*Source material*:
----

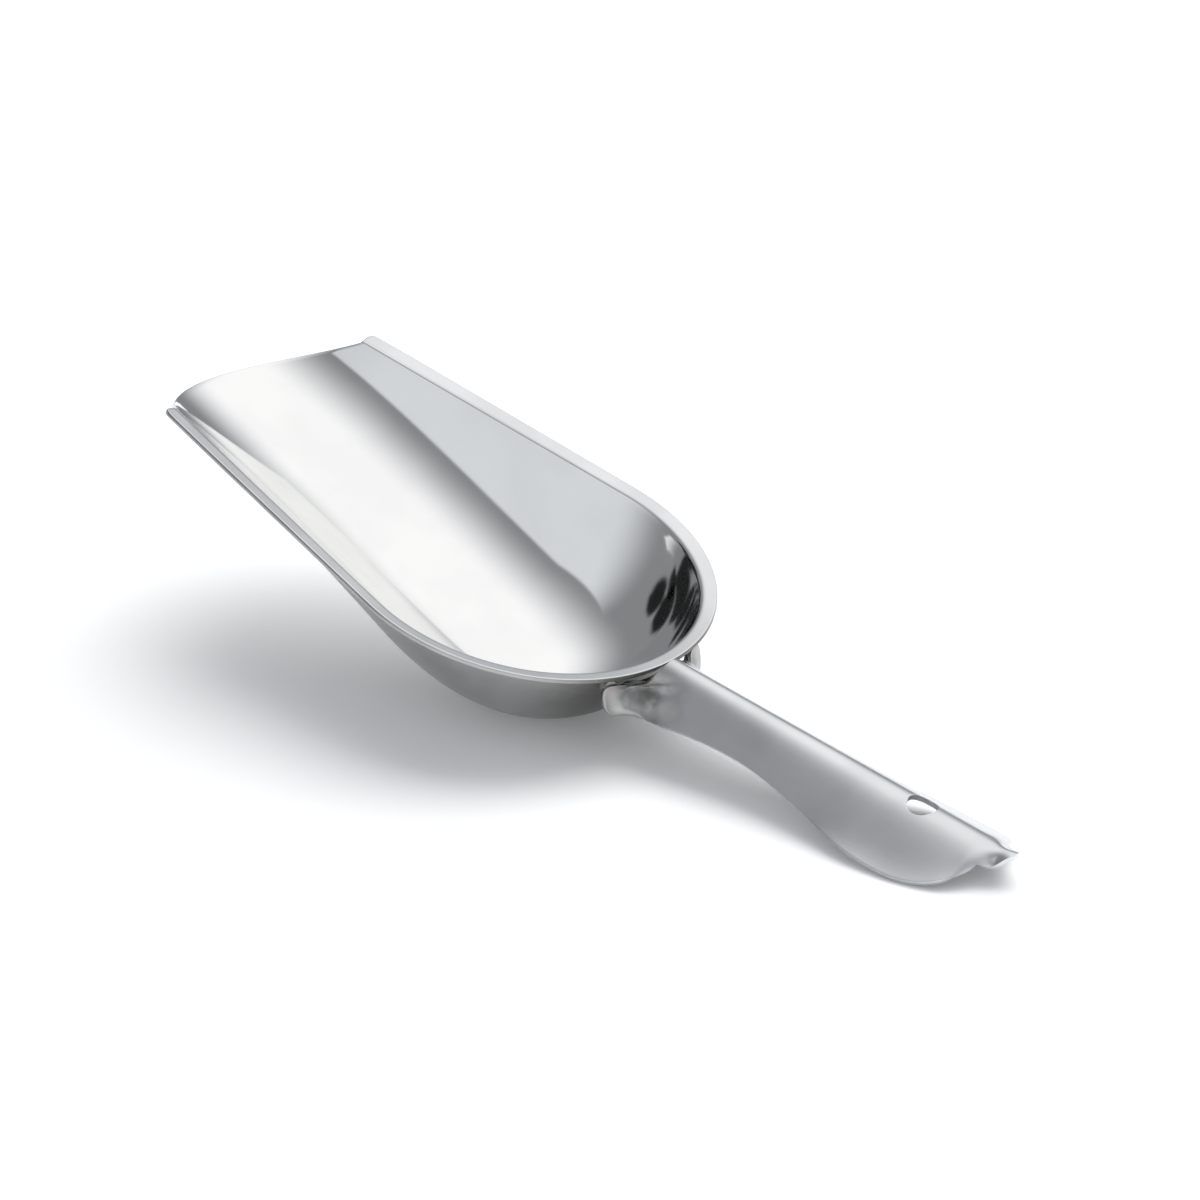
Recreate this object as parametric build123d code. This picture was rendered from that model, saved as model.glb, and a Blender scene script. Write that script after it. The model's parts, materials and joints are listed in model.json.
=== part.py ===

----

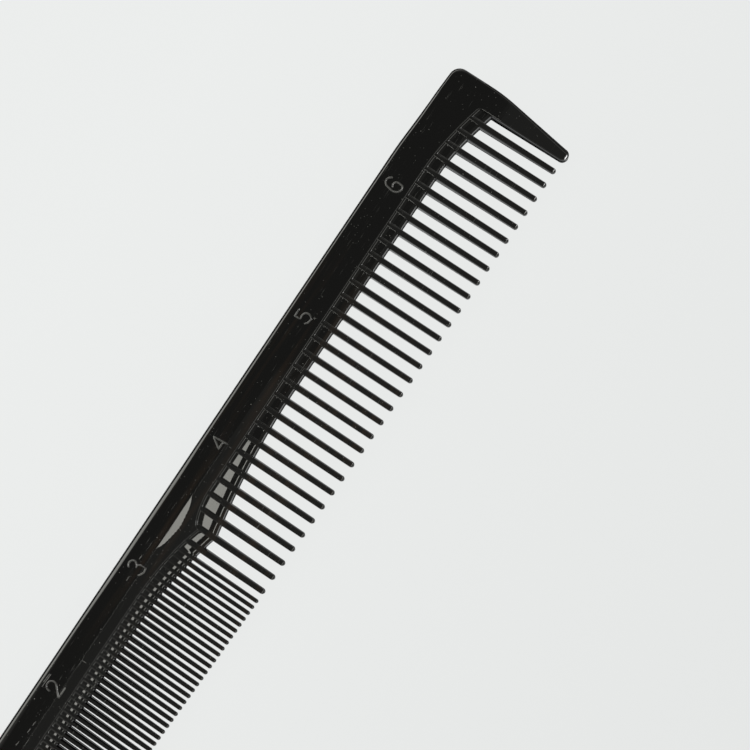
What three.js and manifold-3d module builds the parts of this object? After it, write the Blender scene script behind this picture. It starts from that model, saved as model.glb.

----

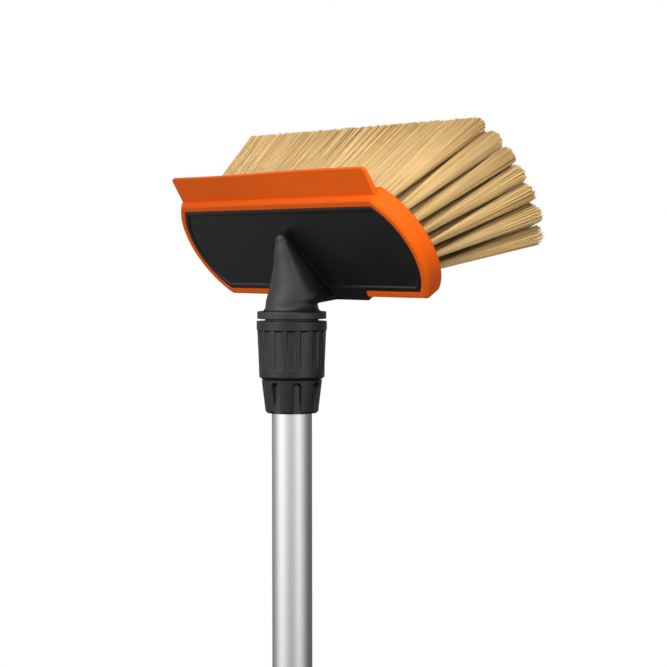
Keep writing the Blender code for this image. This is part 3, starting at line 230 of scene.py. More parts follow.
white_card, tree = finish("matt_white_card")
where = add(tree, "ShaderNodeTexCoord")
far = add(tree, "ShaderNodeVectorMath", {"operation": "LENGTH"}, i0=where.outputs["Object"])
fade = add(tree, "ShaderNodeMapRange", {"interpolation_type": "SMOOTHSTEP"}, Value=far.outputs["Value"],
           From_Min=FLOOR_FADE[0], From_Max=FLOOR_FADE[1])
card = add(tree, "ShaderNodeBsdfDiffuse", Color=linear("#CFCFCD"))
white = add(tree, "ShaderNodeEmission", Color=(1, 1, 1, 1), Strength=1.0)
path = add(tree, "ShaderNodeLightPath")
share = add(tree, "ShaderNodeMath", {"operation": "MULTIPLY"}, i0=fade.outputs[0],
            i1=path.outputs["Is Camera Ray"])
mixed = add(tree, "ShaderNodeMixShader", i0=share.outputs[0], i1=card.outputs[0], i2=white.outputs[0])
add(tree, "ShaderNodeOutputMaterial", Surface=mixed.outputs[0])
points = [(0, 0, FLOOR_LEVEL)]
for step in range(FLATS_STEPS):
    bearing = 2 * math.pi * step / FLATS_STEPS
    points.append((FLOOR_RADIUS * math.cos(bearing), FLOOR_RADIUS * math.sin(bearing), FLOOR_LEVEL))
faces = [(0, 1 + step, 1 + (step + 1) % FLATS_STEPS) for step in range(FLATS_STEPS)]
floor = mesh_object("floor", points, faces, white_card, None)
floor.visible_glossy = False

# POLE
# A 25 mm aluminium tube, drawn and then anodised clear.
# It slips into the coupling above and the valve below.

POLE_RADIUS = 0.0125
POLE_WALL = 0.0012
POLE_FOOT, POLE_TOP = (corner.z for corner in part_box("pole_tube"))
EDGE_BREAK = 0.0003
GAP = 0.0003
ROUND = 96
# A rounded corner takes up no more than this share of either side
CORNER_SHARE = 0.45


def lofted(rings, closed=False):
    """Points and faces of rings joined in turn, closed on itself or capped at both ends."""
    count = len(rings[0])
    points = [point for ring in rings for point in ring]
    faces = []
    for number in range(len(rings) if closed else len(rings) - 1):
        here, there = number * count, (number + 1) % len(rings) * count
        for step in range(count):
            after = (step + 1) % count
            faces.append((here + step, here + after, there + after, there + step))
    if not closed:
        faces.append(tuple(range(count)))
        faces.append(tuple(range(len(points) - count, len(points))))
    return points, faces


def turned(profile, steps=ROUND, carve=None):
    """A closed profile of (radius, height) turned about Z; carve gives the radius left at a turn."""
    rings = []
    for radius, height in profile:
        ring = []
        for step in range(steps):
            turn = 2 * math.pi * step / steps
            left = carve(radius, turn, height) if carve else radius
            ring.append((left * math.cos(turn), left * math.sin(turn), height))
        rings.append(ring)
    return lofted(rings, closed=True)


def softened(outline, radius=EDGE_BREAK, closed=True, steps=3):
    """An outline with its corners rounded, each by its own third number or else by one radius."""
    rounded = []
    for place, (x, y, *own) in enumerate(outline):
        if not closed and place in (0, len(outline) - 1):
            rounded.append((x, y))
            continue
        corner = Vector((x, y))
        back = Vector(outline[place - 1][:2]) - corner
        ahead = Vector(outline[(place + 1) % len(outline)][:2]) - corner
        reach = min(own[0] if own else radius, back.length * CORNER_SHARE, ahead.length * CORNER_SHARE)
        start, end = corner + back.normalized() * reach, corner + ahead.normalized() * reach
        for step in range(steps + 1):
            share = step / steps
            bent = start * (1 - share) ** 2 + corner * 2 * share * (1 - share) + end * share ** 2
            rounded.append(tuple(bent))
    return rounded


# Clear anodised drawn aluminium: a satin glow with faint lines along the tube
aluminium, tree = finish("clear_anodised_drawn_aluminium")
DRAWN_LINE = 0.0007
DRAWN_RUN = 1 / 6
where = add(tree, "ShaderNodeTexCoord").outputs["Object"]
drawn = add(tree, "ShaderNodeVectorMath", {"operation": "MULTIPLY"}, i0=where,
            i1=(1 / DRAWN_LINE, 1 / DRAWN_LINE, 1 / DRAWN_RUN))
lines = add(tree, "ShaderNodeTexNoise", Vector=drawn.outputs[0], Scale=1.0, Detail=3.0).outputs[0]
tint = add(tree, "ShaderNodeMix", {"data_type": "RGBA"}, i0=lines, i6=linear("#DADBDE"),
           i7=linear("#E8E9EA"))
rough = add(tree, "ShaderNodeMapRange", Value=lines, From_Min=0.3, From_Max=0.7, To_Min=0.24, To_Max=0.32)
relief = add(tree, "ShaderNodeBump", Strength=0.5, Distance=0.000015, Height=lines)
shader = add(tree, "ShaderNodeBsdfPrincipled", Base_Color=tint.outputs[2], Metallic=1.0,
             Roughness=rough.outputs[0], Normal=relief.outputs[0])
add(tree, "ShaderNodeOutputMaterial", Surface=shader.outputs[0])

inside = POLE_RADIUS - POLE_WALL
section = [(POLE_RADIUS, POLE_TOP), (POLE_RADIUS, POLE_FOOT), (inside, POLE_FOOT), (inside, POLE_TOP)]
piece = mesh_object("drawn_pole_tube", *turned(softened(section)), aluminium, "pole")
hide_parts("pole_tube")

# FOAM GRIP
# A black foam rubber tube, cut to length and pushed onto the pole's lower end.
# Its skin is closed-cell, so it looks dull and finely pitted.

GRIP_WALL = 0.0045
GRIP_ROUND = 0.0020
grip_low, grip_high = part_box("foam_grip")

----

*Task brief*: Look through the entries above and list every line containing "picture".

*Solution to the exercise*:
Recreate this object as parametric build123d code. This picture was rendered from that model, saved as model.glb, and a Blender scene script. Write that script after it. The model's parts, materials and joints are listed in model.json.
What three.js and manifold-3d module builds the parts of this object? After it, write the Blender scene script behind this picture. It starts from that model, saved as model.glb.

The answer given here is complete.